TB: And the snare is also very regular. So, do you remember them working that out at rehearsal, or...?

AP: No, but you know, sometimes you'd go out and get a sandwich or something, and they'd still be working it together. Or he'd say, " 'ere, Moulding, come in with me." Terry would drag him off, and they'd sit there together. In fact, when we were recording, Colin would usually sit there in the stone room with him, because he liked to see the foot and feel the drums. The bass amp would actually be in another room, but Colin would play in there with him.

TB: Yeah, they were really musical partners back then, weren't they?

AP: Oh yeah! Very tight players. And that's the way a rhythm section should be.

TB: There was a connection between the two of them -- they saw themselves as a team within the unit.

AP: Oh yeah, very much so.

TB: Let's talk about the end of the song.

AP: I loved all the echo stuff, because that really helped the kind of Dub-by feel at the end.

TB: So, you were playing this song live, and really working against that echo, right?

AP: Yeah, exactly.

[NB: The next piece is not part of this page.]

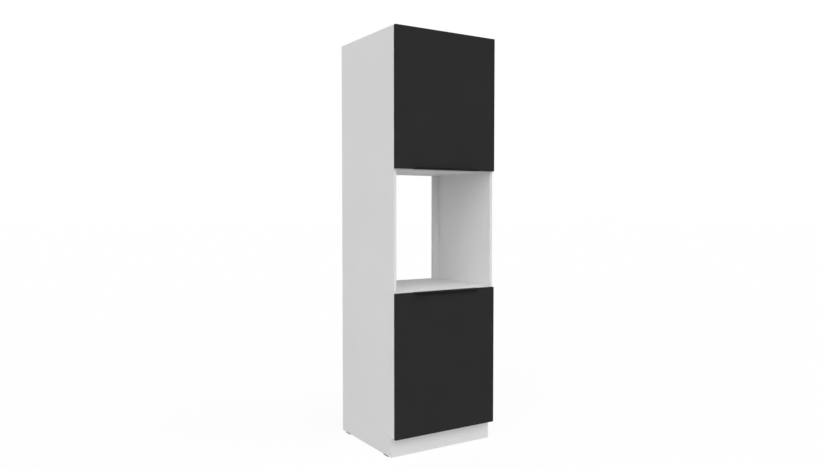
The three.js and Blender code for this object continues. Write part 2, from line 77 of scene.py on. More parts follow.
front_y = low_corner("side_panel_left").y
left_x = low_corner("side_panel_left").x
right_x = high_corner("side_panel_right").x
door_back_y = high_corner("lower_door").y
door_edge_x = high_corner("lower_door").x
fixed_panels = ("bottom_panel", "niche_floor", "niche_ceiling", "top_panel")
print("carcass front y", round(front_y, 4), "door back y", round(door_back_y, 4))

# %% [markdown]
# ## The camera
# The picture is taken from the left of the cabinet, a little above the middle of its
# height, and almost level. The place and lens were found by fitting a pinhole camera to
# the corners of the boards, so they are plain numbers here. The yaw is the turn to the
# right of the cabinet's own depth direction.

# %% Camera
CAMERA_PLACE = (-2.054, -3.2419, 1.2326)
CAMERA_YAW = 31.983
CAMERA_PITCH = -2.148
LENS = 31.33

camera_data = bpy.data.cameras.new("camera")
camera_data.lens = LENS
camera_data.sensor_width = 36.0
camera_data.clip_end = 200.0
camera = bpy.data.objects.new("camera", camera_data)
camera.location = CAMERA_PLACE
camera.rotation_euler = (math.radians(90 + CAMERA_PITCH), 0, -math.radians(CAMERA_YAW))
bpy.context.scene.collection.objects.link(camera)
bpy.context.scene.camera = camera
print("camera looks", [round(v, 3) for v in camera.matrix_basis.to_3x3() @ Vector((0, 0, -1))])

# %% [markdown]
# ## Small helpers for materials
# Every finish starts from Blender's Principled shader, which describes one surface with
# a few measured-looking numbers. Its variation comes from noise that is fixed to the
# object, so it stays in place when a door swings. The helpers below only shorten the
# wiring of nodes. A number that is the same everywhere is set on the shader directly.

# %% A finish and its nodes


def new_finish(name, colour, roughness, metallic=0.0, specular=0.5):
    finish = bpy.data.materials.new(name)
    finish.use_nodes = True
    shader = finish.node_tree.nodes["Principled BSDF"]
    shader.inputs["Base Color"].default_value = (*colour, 1)
    shader.inputs["Roughness"].default_value = roughness
    shader.inputs["Metallic"].default_value = metallic
    shader.inputs["Specular IOR Level"].default_value = specular
    return finish, finish.node_tree, shader


def node(tree, kind, **settings):
    """Adds a node. A setting goes to the input of that name, or else to the node itself."""
    made = tree.nodes.new(kind)
    for key, value in settings.items():
        if key in made.inputs:
            made.inputs[key].default_value = value
        else:
            setattr(made, key, value)
    return made


def grey(value):
    return (value, value, value)


def greys_round(value, drift):
    """A darker and a lighter grey, each a given share away from the middle one."""
    return grey(value * (1 - drift)), grey(value * (1 + drift))


print("a grey of 0.5 that drifts by a tenth:", greys_round(0.5, 0.1))

# %% Noise that stays on the piece
NOISE_LOW = 0.3
NOISE_HIGH = 0.7


def place_on_object(tree, stretch=(1, 1, 1)):
    """The surface point in metres, stretched along an axis for grain that runs one way."""
    where = node(tree, "ShaderNodeTexCoord")
    mapping = node(tree, "ShaderNodeMapping")
    mapping.inputs["Scale"].default_value = stretch
    tree.links.new(where.outputs["Object"], mapping.inputs["Vector"])
    return mapping.outputs["Vector"]


def noise(tree, where, scale, detail=2.0, roughness=0.5):
    """Noise whose patches are about one metre, divided by scale, across."""
    made = node(tree, "ShaderNodeTexNoise", Scale=scale, Detail=detail, Roughness=roughness)
    tree.links.new(where, made.inputs["Vector"])
    return made.outputs["Fac"]


print("noise mostly lies between", NOISE_LOW, "and", NOISE_HIGH)

# %% Colour, gloss and relief from noise


def two_tones(tree, value, dark, light):
    """A colour that wanders between two close tones."""
    ramp = node(tree, "ShaderNodeValToRGB")
    ends = ((NOISE_LOW, dark), (NOISE_HIGH, light))
    for stop, (position, tone) in zip(ramp.color_ramp.elements, ends):
        stop.position = position
        stop.color = (*tone, 1)
    tree.links.new(value, ramp.inputs["Fac"])
    return ramp.outputs["Color"]


def colour_by(tree, shader, value, dark, light):
    tree.links.new(two_tones(tree, value, dark, light), shader.inputs["Base Color"])


def gloss_by(tree, shader, value, low, high):
    """Lets the roughness wander between low and high."""
    made = node(tree, "ShaderNodeMapRange")
    tree.links.new(value, made.inputs["Value"])
    limits = {"From Min": NOISE_LOW, "From Max": NOISE_HIGH, "To Min": low, "To Max": high}
    for name, limit in limits.items():
        made.inputs[name].default_value = limit
    tree.links.new(made.outputs["Result"], shader.inputs["Roughness"])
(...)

You can hear that I was having some fun with that.

TB: You guys were listening to a lot of Dub music then, weren't you? Because you do the same thing on that live version of "Scissor Man" that's a B-side on the "Love on a Farmboy's Wages" EP -- it's called "Cut It Out."

AP: Yeah, Takeaway was just about to come up, and all the stuff I had to play with was the first three albums.

TB: But on that B-side, you seem to really work the echo and rhythm of it, and scat with it, just like on "Complicated Game."

AP: Yeah, I like that. Or, I did like that. I still think echo is important, and still love it -- I was mixing some rejected Monstrance stuff today...

TB: Yeah, you do some of that on there as well -- that's a good point, because there are some songs on there where you play against yourself quite beautifully.

AP: Thank you! [laughs] Playing with myself beautifully.

TB: [laughing] No, you'll notice that I said "against"!

AP: Yes, playing by myself. Much better.